Interoperability to me is very important. We’ve got HIEs popping up all over the place — state HIEs, private HIEs. We’ve got CCDs that we’re now passing between each other, we’ve got direct messaging. So what I’m really working through on a regional basis is what institutions should we have connectivity with and interoperability with on some clinical level for the benefit of the patient. That’s really important in my opinion, and I think it’s important in many people’s opinion, because it is good for everyone in the continuum, if you will.
And you need systems to do that. That’s the other point. You need to have a robust system if you really want to exchange clinical information. You need to have an integrated system where all of the patient information within your own system sits in one database, and one enterprise data warehouse that simply gives you access to the data that may be needed by some third party.
Gamble: Yeah.
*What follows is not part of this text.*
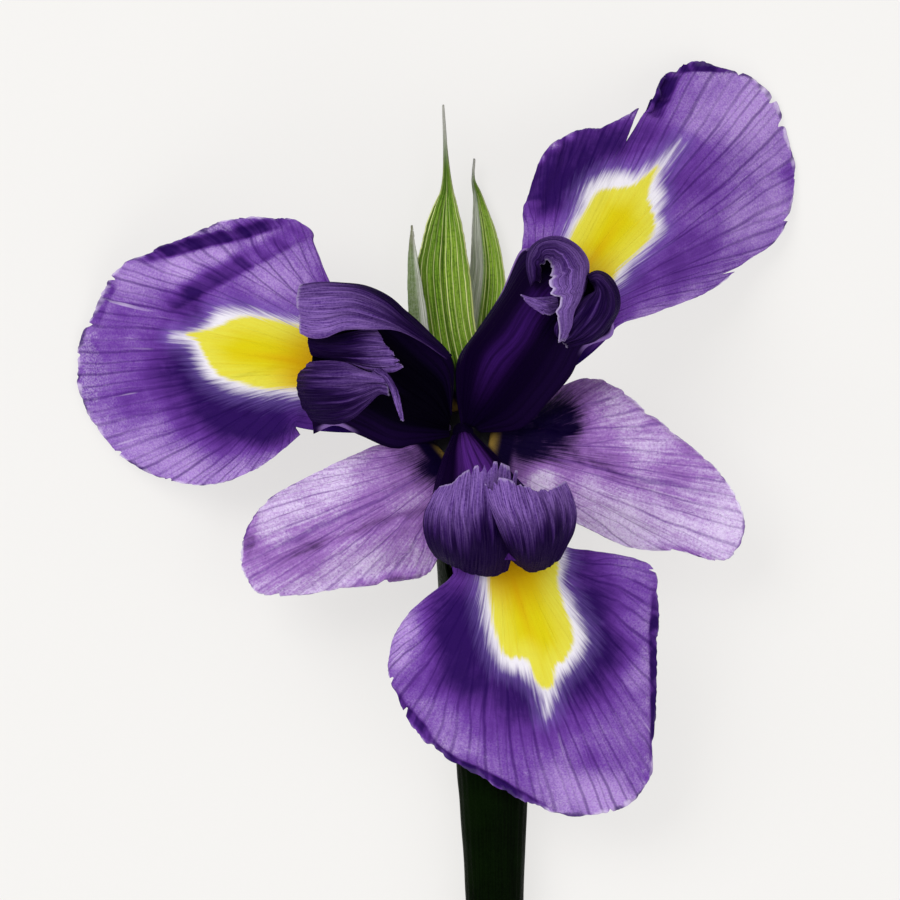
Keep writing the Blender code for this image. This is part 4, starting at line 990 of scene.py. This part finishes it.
# Painted shadow of the flower on the bracts.
LEAF_SHADOW_DARK, LEAF_SHADOW_LIGHT = (0.001, 0.004, 0.0005), (0.006, 0.020, 0.002)
SKIN_GREEN_DARK, SKIN_GREEN_LIGHT = (0.075, 0.130, 0.030), (0.230, 0.310, 0.130)
SKIN_WHITE_DARK, SKIN_WHITE_LIGHT = (0.300, 0.340, 0.230), (0.700, 0.720, 0.640)
SKIN_TIP, SKIN_SPECKLE = (0.20, 0.18, 0.12), (0.62, 0.66, 0.55)
STEM_DARK, STEM_LIGHT = (0.0003, 0.0010, 0.0001), (0.0012, 0.0042, 0.0004)
STEM_PATCH, STEM_SPECKLE = (0.0022, 0.0075, 0.0006), (0.012, 0.026, 0.006)
PITH_GREEN, PITH_PALE, STEM_RIND = (0.26, 0.36, 0.12), (0.50, 0.58, 0.28), (0.10, 0.19, 0.04)
# Dark tone, light tone and flecks of each small part.
TUBE_COLOURS = (0.22, 0.26, 0.04), (0.38, 0.36, 0.09), (0.5, 0.5, 0.2)
FILAMENT_COLOURS = (0.10, 0.05, 0.22), (0.24, 0.16, 0.40), (0.4, 0.32, 0.55)
POLLEN_COLOURS = (0.50, 0.38, 0.12), (0.74, 0.62, 0.30), (0.9, 0.84, 0.6)
PAPER_DARK, PAPER_LIGHT, PAPER_GLOW = (0.192, 0.188, 0.182), (0.198, 0.194, 0.188), (1.0, 0.988, 0.970, 1.0)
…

That’s such a good point, and it’s something that hopefully what we’ll see start to really take more of that front seat at the industry events and everything like that, because without interoperability, I don’t want to say it’s all for naught, but…
Thomas: That’s probably an over characterization, but I liked the way you said that. That’s what’s frustrating. As a CIO, this is not a technology issue. It’s an issue of standards. My job is to constantly, in some cases, take the square peg of data and put it in a round hole for interoperability, when if all the data we had is standard round hole, this wouldn’t be an issue. We — and that’s Memorial, the nation, and taxpayers — spend a pretty good amount of money to build systems that don’t talk well to each other and buy systems that don’t talk well to each other.
Going back to the early days of technology, a lot of the hardware manufacturers and some software back in the 80s and 90s got together and said ‘look, we’re going to build some standards.’ I’ll make this simple — that’s why we have USB ports. Take a USB device, plug it into any computer, I don’t care who made it, and it works. They agreed even though they were competitors that they were going to have standards.
Anyway, it’s a little bit of a more personal opinion, but it is frustrating because interoperability should not be this difficult. The way you chart a lab, the way you dictate a report — it just should not be this difficult. The way a drug is labeled, we can go down the list.
Gamble: Yeah. It’s something that when you put it like that really should have been established right out front, but I’m really hoping that there will be more emphasis on that going forward.
Thomas: Yes.
Gamble: Well, you’ve given us a lot of food for thought, and that’s appreciated. Thank you for your time, but then also for speaking so honestly about your experiences. This what CIOs really appreciate and need to hear is just how everyone else is handling similar challenges.
Thomas: I agree.
Gamble: Well thank you so much. I really appreciated it, and I hope to be able to catch up with you again down the line.
Thomas: You bet, anytime. I’m happy to do it.
Gamble: Thank you, Gene.
Thomas: You’re very welcome. Thank you.